[Scripts that build objects]
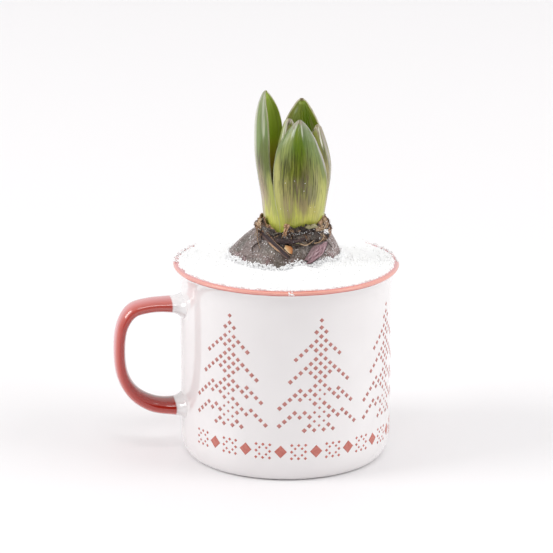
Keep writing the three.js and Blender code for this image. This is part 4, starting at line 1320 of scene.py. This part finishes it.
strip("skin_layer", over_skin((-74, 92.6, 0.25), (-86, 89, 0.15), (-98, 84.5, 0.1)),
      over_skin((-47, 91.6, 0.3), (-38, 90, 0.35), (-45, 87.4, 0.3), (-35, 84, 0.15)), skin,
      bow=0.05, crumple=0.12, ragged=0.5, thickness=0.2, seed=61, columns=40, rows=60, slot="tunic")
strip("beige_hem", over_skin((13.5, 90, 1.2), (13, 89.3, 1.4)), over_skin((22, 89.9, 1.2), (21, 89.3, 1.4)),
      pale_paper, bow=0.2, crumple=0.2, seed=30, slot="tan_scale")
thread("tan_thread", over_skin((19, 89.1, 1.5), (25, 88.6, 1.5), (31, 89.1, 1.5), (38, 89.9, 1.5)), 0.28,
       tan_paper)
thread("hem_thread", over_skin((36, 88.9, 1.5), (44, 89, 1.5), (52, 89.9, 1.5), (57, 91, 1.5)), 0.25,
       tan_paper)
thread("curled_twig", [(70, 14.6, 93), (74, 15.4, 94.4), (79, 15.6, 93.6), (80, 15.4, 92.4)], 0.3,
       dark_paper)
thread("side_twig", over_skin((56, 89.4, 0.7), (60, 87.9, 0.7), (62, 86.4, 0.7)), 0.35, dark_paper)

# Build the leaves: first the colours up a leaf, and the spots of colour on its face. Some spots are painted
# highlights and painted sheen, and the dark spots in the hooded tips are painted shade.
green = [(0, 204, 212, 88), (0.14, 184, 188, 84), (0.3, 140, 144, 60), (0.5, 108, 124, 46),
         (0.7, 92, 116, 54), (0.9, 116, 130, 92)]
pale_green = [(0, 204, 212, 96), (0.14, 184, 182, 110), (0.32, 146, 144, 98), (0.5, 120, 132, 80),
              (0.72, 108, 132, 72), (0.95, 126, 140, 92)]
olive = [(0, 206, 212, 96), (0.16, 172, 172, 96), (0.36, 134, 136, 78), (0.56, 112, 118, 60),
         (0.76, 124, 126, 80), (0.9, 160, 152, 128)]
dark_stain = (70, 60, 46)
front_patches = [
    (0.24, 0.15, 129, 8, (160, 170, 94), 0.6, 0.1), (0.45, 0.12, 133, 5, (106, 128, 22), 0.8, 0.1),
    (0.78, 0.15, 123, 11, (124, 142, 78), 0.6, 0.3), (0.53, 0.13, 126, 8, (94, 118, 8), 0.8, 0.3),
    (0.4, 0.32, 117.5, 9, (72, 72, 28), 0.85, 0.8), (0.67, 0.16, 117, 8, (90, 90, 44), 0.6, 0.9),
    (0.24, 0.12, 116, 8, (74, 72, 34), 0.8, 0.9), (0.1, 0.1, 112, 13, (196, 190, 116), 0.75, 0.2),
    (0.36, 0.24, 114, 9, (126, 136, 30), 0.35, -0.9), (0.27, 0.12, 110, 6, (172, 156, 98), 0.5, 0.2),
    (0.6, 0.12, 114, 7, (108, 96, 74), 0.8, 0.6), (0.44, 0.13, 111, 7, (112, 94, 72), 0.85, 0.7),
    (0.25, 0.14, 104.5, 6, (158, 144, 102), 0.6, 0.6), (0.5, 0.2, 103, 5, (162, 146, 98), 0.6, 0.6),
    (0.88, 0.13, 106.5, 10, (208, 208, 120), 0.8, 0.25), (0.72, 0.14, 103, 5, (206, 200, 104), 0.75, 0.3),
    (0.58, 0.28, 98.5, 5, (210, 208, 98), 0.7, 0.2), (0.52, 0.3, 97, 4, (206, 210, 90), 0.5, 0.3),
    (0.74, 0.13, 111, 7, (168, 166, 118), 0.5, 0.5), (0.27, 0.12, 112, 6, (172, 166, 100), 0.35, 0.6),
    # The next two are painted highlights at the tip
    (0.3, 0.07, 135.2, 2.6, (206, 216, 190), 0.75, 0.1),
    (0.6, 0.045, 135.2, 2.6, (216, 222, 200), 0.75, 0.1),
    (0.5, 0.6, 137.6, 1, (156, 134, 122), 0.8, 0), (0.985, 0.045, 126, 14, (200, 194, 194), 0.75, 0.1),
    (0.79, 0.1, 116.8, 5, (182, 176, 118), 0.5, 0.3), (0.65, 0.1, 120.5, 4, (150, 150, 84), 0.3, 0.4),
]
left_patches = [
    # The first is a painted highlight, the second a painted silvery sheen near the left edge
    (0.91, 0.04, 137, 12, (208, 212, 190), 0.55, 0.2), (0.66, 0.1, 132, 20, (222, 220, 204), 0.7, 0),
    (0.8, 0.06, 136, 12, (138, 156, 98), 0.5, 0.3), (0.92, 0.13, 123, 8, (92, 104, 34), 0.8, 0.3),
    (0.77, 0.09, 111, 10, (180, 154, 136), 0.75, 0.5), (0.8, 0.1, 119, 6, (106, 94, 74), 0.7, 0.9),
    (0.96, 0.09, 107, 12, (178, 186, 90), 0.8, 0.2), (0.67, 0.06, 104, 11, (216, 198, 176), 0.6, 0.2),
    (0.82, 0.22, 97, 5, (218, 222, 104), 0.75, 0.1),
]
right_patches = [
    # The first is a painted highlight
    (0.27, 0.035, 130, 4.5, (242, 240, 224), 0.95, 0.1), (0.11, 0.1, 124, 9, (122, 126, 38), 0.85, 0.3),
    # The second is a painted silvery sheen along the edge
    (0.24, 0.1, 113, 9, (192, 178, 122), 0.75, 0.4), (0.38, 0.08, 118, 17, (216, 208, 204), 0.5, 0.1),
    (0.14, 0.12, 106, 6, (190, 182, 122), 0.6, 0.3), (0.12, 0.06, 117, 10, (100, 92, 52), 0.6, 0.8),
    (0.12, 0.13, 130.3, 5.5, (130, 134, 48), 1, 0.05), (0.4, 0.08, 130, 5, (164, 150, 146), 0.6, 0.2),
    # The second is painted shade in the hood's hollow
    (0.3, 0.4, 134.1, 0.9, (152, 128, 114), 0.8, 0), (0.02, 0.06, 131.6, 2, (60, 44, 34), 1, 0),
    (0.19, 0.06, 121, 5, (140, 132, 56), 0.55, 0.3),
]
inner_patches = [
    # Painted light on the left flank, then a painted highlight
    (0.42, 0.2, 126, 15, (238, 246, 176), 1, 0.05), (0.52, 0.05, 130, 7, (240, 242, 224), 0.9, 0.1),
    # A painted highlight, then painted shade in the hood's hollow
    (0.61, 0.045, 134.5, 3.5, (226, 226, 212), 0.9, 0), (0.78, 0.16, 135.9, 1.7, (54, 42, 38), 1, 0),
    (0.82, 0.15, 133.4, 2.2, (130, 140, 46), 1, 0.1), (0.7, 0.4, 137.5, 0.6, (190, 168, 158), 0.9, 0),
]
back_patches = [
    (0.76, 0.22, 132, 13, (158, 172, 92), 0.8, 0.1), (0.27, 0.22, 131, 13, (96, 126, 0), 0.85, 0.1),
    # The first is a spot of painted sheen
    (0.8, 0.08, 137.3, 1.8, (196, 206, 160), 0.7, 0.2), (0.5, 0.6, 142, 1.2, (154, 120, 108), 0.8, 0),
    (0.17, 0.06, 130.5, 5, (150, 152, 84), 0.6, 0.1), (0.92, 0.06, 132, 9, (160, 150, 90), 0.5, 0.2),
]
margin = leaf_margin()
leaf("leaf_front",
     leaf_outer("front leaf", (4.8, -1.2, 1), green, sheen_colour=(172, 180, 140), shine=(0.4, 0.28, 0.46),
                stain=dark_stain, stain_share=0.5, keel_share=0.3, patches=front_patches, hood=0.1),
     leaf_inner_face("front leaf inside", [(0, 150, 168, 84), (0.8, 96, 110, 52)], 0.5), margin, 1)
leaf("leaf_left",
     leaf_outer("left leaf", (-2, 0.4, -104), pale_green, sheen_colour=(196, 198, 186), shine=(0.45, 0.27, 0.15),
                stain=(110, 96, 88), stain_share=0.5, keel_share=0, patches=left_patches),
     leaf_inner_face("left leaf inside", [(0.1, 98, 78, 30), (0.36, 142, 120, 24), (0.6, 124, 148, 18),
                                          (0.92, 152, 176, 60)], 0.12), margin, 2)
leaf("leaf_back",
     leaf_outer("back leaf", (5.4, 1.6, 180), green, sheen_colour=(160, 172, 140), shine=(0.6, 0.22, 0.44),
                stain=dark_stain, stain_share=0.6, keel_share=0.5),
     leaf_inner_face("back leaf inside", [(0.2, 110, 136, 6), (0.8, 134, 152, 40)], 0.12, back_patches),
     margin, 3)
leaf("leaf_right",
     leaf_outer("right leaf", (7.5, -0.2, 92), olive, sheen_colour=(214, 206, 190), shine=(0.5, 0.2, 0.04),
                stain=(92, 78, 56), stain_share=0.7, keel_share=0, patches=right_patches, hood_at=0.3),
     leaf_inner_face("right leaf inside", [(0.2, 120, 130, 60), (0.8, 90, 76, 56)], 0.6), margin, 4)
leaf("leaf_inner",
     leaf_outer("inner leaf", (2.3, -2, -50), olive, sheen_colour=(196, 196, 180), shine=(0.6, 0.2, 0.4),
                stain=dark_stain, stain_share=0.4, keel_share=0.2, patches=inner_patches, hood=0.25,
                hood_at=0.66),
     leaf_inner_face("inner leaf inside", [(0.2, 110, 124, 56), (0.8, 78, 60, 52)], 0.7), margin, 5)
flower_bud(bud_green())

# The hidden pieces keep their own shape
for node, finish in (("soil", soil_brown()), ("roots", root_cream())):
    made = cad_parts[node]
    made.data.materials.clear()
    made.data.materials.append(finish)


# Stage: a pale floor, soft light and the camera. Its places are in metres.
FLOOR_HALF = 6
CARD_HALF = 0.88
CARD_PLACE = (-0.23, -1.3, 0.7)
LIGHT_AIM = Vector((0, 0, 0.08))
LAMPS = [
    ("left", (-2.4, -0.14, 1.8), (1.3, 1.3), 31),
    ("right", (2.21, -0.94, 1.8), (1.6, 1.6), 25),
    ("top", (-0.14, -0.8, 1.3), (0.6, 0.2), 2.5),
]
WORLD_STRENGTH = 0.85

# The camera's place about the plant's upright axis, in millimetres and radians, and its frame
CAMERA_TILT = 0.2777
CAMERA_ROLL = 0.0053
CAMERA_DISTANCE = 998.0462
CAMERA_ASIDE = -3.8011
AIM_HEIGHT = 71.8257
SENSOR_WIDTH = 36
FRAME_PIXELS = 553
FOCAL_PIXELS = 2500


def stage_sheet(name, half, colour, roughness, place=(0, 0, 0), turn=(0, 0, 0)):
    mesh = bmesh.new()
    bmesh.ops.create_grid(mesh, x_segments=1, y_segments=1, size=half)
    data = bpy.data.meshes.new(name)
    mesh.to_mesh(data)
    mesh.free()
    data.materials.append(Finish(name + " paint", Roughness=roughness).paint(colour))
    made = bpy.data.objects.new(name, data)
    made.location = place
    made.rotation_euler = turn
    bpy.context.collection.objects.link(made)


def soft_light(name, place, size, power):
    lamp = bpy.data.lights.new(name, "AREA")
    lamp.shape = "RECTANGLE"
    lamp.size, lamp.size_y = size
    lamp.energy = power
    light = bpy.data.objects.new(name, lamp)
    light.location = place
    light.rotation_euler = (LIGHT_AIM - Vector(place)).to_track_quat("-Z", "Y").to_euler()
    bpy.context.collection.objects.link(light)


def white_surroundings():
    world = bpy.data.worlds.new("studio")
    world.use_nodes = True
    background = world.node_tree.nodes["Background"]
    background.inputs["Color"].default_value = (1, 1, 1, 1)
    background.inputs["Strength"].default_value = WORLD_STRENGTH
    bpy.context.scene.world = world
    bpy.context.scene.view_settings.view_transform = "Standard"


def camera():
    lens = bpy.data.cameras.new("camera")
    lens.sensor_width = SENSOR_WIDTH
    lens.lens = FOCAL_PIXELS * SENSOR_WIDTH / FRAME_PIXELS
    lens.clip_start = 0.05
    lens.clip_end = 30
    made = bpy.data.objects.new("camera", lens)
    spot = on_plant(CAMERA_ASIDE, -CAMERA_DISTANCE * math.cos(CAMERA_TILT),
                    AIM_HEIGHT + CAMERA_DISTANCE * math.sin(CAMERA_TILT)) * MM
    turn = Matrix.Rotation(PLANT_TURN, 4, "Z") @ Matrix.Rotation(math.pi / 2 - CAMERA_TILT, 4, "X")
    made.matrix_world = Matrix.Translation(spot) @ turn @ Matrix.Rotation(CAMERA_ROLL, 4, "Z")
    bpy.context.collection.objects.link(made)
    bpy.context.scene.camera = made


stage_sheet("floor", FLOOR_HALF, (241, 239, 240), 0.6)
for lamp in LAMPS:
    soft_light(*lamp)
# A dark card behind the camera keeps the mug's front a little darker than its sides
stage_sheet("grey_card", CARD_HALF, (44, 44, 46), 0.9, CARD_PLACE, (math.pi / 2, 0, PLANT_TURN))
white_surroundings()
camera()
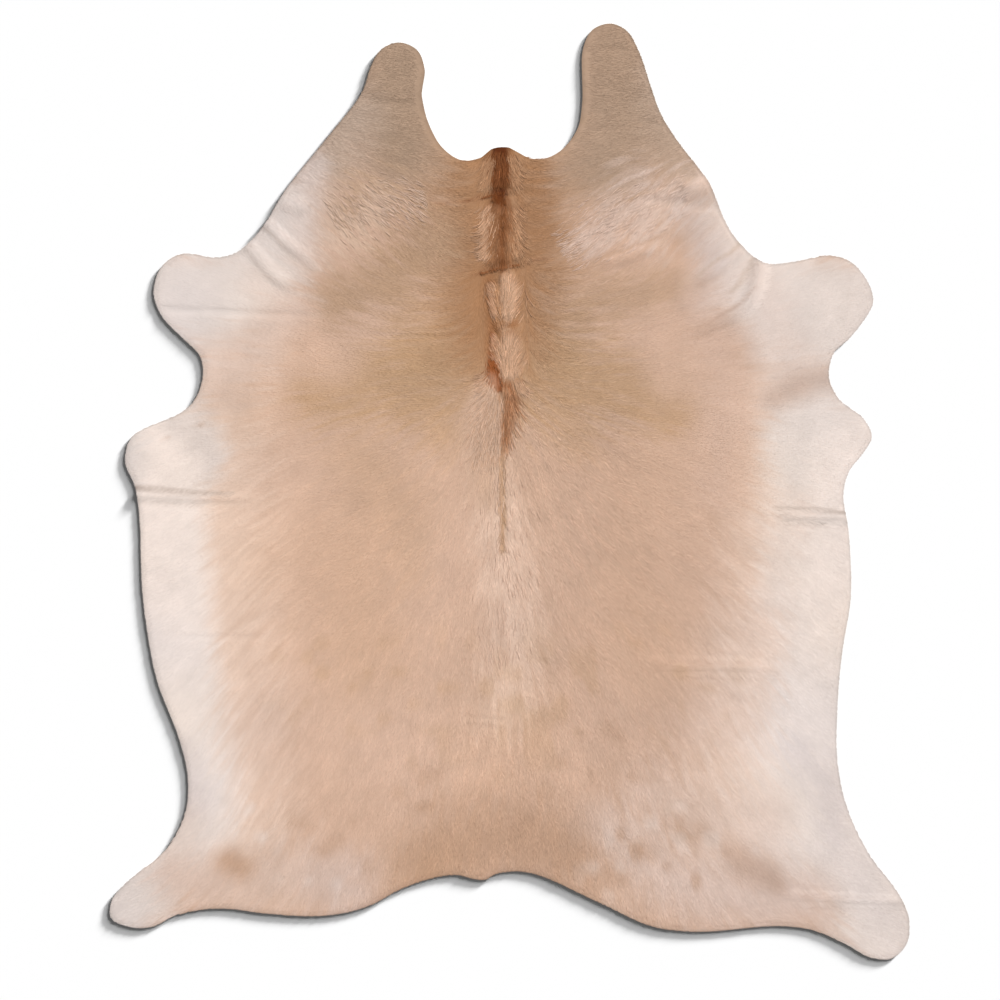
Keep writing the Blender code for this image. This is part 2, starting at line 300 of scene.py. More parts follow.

### THE REQUEST
Each line in the listing above either holds the string "starting" or does not; state how many do, giving the number only.

### TASK SOLUTION
2